El Presidente nombró a los comisionados y dio cuenta de ello a la Cámara de Senadores el 12 de septiembre, al filo del incumplimiento, cuando faltaban dos horas para que se extinguiera el término legal. La comunicación y aun los nombramientos mismos, padecieron deficiencias. El Senado no reaccionó oportunamente, como si ignorara su nueva atribución o sus líderes hubieran convenido no ejercerla. Sólo hasta que algunos de sus miembros, señaladamente Javier Corral, instaron a ocuparse del asunto, se solicitó la información que permitiera a esa Cámara cumplir adecuadamente su facultad. Con candor iluso, el Senado comunicó a la Presidencia, al demandar la documentación de que el martes carecía, que al recibirla ejercería su atribución.

Es de suponerse que ese acuerdo senatorial fue recibido en Los Pinos. Y la pachorra que durante más de 25 días había impedido explicar a los senadores quiénes eran los comisionados y la razón de su nombramiento, se convirtió en celeridad, al grado de que antes de 48 horas la Junta de Coordinación Política, de la que se esperaba montara un procedimiento que incluyera audiencias con los nombrados, resolvió el tema de modo expedito. Sin discusión, sin explicación pública de su proceder, el Senado objetó a uno de los cinco comisionados y dejó que se consolidara el nombramiento de los cuatro restantes. El instituto de la transparencia informativa será regido por personas de quienes el público sabe muy poco o nada, pues el Presidente y el Senado negaron a la sociedad toda justificación. Es peor, de mayor trascendencia, revelador de un temperamento autoritario, el giro intempestivo (no inesperado después de las insinuaciones que la víspera deslizó el secretario Santiago Creel) de la legislación aplicable a la radio y la televisión. En una edición vespertina del Diario Oficial, como si se resolviera de ese modo una cuestión de urgencia premiosa, se publicaron ayer dos decisiones del Presidente de la República que él mismo anunció ante los concesionarios de los medios electrónicos. Fue emitido un nuevo reglamento de la ley referida y se eliminó casi por completo el pago en especie de un impuesto especial, mediante el cuál el Estado estaba en situación formal de disponer del 12.5 por ciento del tiempo total de transmisiones. Ahora esa obligación se cumplirá con sólo 18 minutos al día en la televisión y 35 minutos en la radio.

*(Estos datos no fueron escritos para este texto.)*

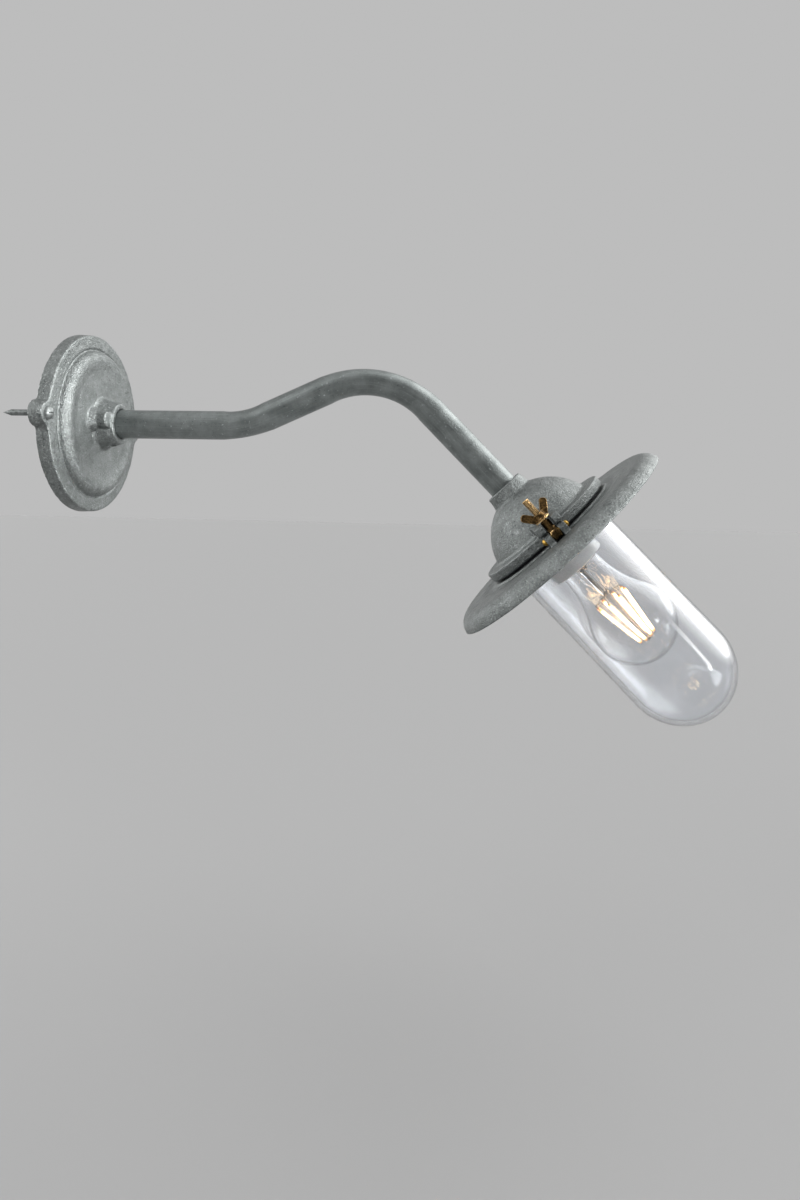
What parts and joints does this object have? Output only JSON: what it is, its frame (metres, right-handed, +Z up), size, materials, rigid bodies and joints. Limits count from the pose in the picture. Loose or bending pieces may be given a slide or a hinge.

Examinaremos después los antecedentes de esas determinaciones, lo que permitirá comprender a cabalidad su alcance y consecuencias. Lo que ahora importa subrayar es el carácter artero de las medidas, que dejan en entredicho, o desautorizan por completo el procedimiento de discusión pública que en esta materia se había instaurado. Partidos políticos y asociaciones civiles, académicos y expertos fueron convocados por la Secretaría de Gobernación a comienzos del año pasado para analizar la legislación sobre medios y conseguir consensos para su reforma. No los ha habido, por la magnitud de las contradicciones halladas entre los intereses generales de la sociedad y los particulares de los concesionarios.

Eficaces en su gestión política, los radiodifusores hicieron que el Presidente eligiera la vía corta de la reglamentación, emitida además por sorpresa, cuyos contenidos eran ignorados hasta por miembros de la administración a los que concierne. Ya en 1960 el gobierno legisló a través de la Cámara (no la de diputados, ni la de senadores, sino la de la industria). Y 42 años después el gobierno del cambio hace lo mismo.